▶ WRITTEN EXERCISE
The data must be written out once more, precisely as given.
---------- INFORMATION SUPPLIED ----------
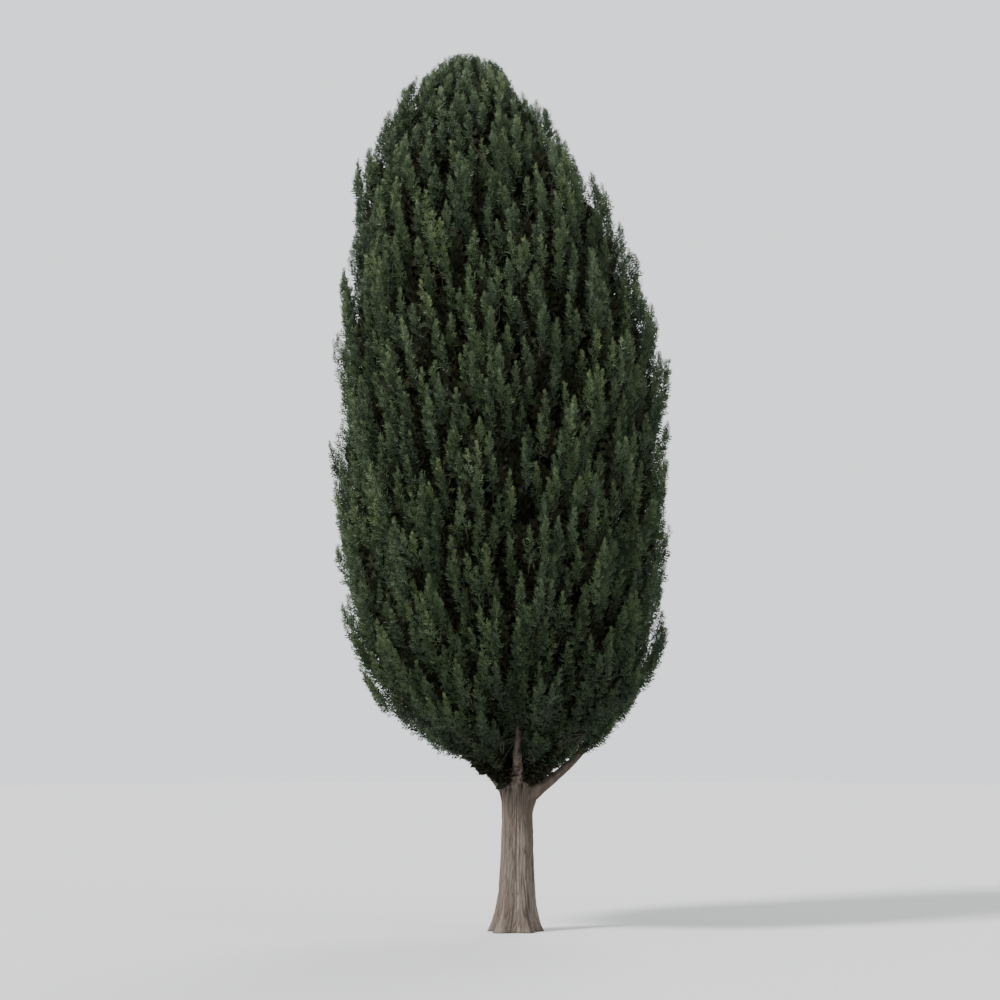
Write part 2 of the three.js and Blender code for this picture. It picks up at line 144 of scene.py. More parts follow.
FURROW_POWER = 1.5  # how sharp its edges are
SHALLOWEST = 0.35  # depth of the shallowest furrows
DEPTH_CHANGES = 2  # along the length of a strip
LEAST_RELIEF = 0.1  # thin wood has this share of the relief
OLD_BARK_RADIUS = 0.075  # thinner wood than this has younger, browner bark
TOES = 17  # the flare breaks into small toes and hollows at the ground
TOE_HEIGHT = 0.3
TOE_DEPTH = 0.035
FIBRES = 150
FIBRE_LENGTH = 0.16
FIBRE_DEPTH = 0.0035
WANDER_SEED, STRIP_SEED, DEPTH_SEED, FIBRE_SEED, TOE_SEED = 3, 17, 53, 41, 67
CHANCE_STEPS = (127.1, 311.7)
CHANCE_SCALE = 43758.5453
CROWN_FOOT = 1.64
CROWN_WIDTH = 3.92
WIDEST_SHARE = 0.42
BELLY_POWER = 3.2
SHOULDER_POWER = 2.4
POINT_POWER = 0.58
TIP_DENSITY = 0.65  # added to the crown's radius, so that the thin tip gets enough tufts
BOUGHS = 26
GOLDEN_ANGLE = math.pi * (3 - math.sqrt(5))
LOWEST_BOUGH = 1.48
BOUGH_STEP = 0.095
LOWEST_TIP_SHARE = 0.2
HIGHEST_TIP_SHARE = 0.93
RISE = 0.3
RISE_PER_RADIUS = 1.2
BOUGH_SLENDERNESS = 0.0245
BOUGH_LEAST_RADIUS = 0.018
SURFACE_STEPS = 400
SWELLING = 1.1  # how far the trunk swells out under a bough, in the bough's radii
SWELLING_RISE = 0.06  # above the bough's foot in the trunk's middle
SWELLING_HEIGHT = 0.14
SWELLING_TURN = 0.5


def chance(first, second):
    """The same number from 0 to 1 for the same two counters: the fraction of a large multiple of a sine."""
    wave = np.sin(first * CHANCE_STEPS[0] + second * CHANCE_STEPS[1]) * CHANCE_SCALE
    return wave - np.floor(wave)


def soft_noise(u, v, around, seed):
    """Random heights at whole u and v, blended by 3t^2 - 2t^3 between them, which repeat in u."""
    u_cell, v_cell = np.floor(u), np.floor(v)
    u_part, v_part = u - u_cell, v - v_cell
    u_part, v_part = (t * t * (3 - 2 * t) for t in (u_part, v_part))
    here, beside = u_cell % around + seed, (u_cell + 1) % around + seed
    low, high = (
        (1 - u_part) * chance(here, row) + u_part * chance(beside, row) for row in (v_cell, v_cell + 1)
    )
    return (1 - v_part) * low + v_part * high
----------
▶ SOLUTION TO THE PROBLEM
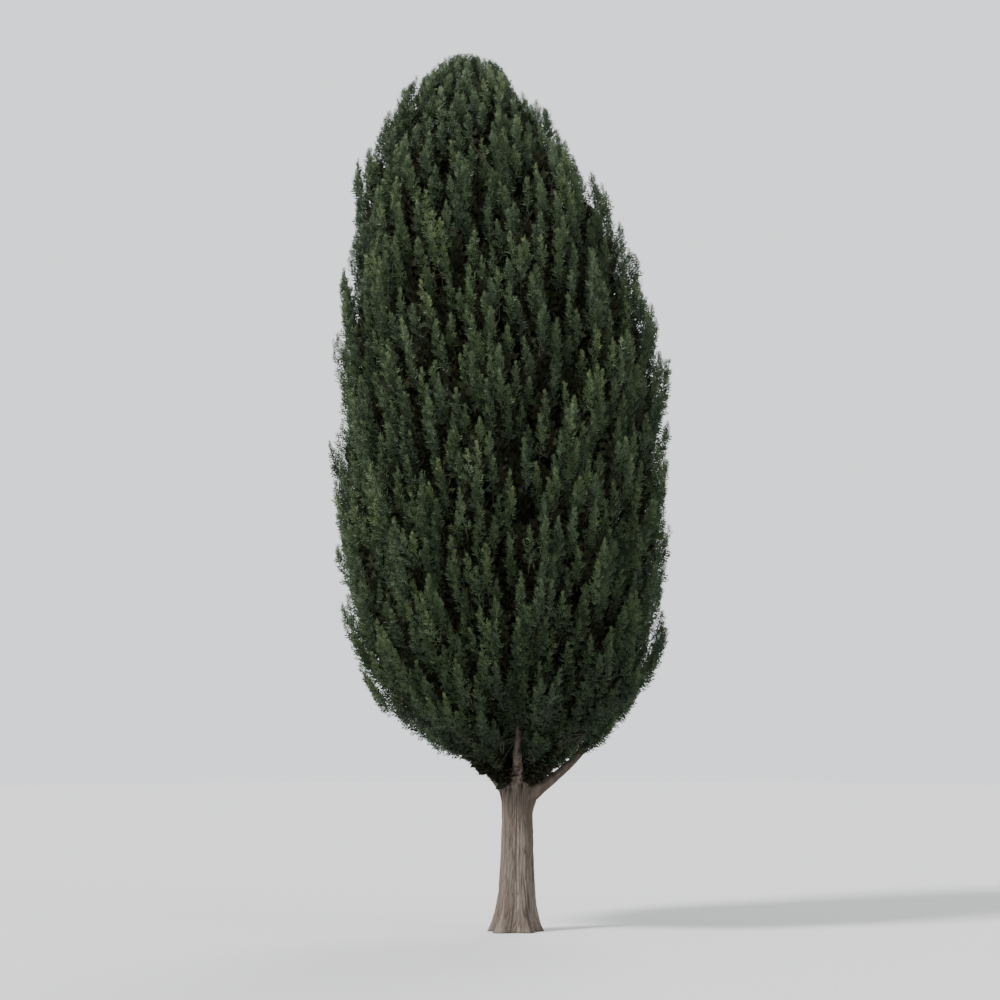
Write part 2 of the three.js and Blender code for this picture. It picks up at line 144 of scene.py. More parts follow.
FURROW_POWER = 1.5  # how sharp its edges are
SHALLOWEST = 0.35  # depth of the shallowest furrows
DEPTH_CHANGES = 2  # along the length of a strip
LEAST_RELIEF = 0.1  # thin wood has this share of the relief
OLD_BARK_RADIUS = 0.075  # thinner wood than this has younger, browner bark
TOES = 17  # the flare breaks into small toes and hollows at the ground
TOE_HEIGHT = 0.3
TOE_DEPTH = 0.035
FIBRES = 150
FIBRE_LENGTH = 0.16
FIBRE_DEPTH = 0.0035
WANDER_SEED, STRIP_SEED, DEPTH_SEED, FIBRE_SEED, TOE_SEED = 3, 17, 53, 41, 67
CHANCE_STEPS = (127.1, 311.7)
CHANCE_SCALE = 43758.5453
CROWN_FOOT = 1.64
CROWN_WIDTH = 3.92
WIDEST_SHARE = 0.42
BELLY_POWER = 3.2
SHOULDER_POWER = 2.4
POINT_POWER = 0.58
TIP_DENSITY = 0.65  # added to the crown's radius, so that the thin tip gets enough tufts
BOUGHS = 26
GOLDEN_ANGLE = math.pi * (3 - math.sqrt(5))
LOWEST_BOUGH = 1.48
BOUGH_STEP = 0.095
LOWEST_TIP_SHARE = 0.2
HIGHEST_TIP_SHARE = 0.93
RISE = 0.3
RISE_PER_RADIUS = 1.2
BOUGH_SLENDERNESS = 0.0245
BOUGH_LEAST_RADIUS = 0.018
SURFACE_STEPS = 400
SWELLING = 1.1  # how far the trunk swells out under a bough, in the bough's radii
SWELLING_RISE = 0.06  # above the bough's foot in the trunk's middle
SWELLING_HEIGHT = 0.14
SWELLING_TURN = 0.5


def chance(first, second):
    """The same number from 0 to 1 for the same two counters: the fraction of a large multiple of a sine."""
    wave = np.sin(first * CHANCE_STEPS[0] + second * CHANCE_STEPS[1]) * CHANCE_SCALE
    return wave - np.floor(wave)


def soft_noise(u, v, around, seed):
    """Random heights at whole u and v, blended by 3t^2 - 2t^3 between them, which repeat in u."""
    u_cell, v_cell = np.floor(u), np.floor(v)
    u_part, v_part = u - u_cell, v - v_cell
    u_part, v_part = (t * t * (3 - 2 * t) for t in (u_part, v_part))
    here, beside = u_cell % around + seed, (u_cell + 1) % around + seed
    low, high = (
        (1 - u_part) * chance(here, row) + u_part * chance(beside, row) for row in (v_cell, v_cell + 1)
    )
    return (1 - v_part) * low + v_part * high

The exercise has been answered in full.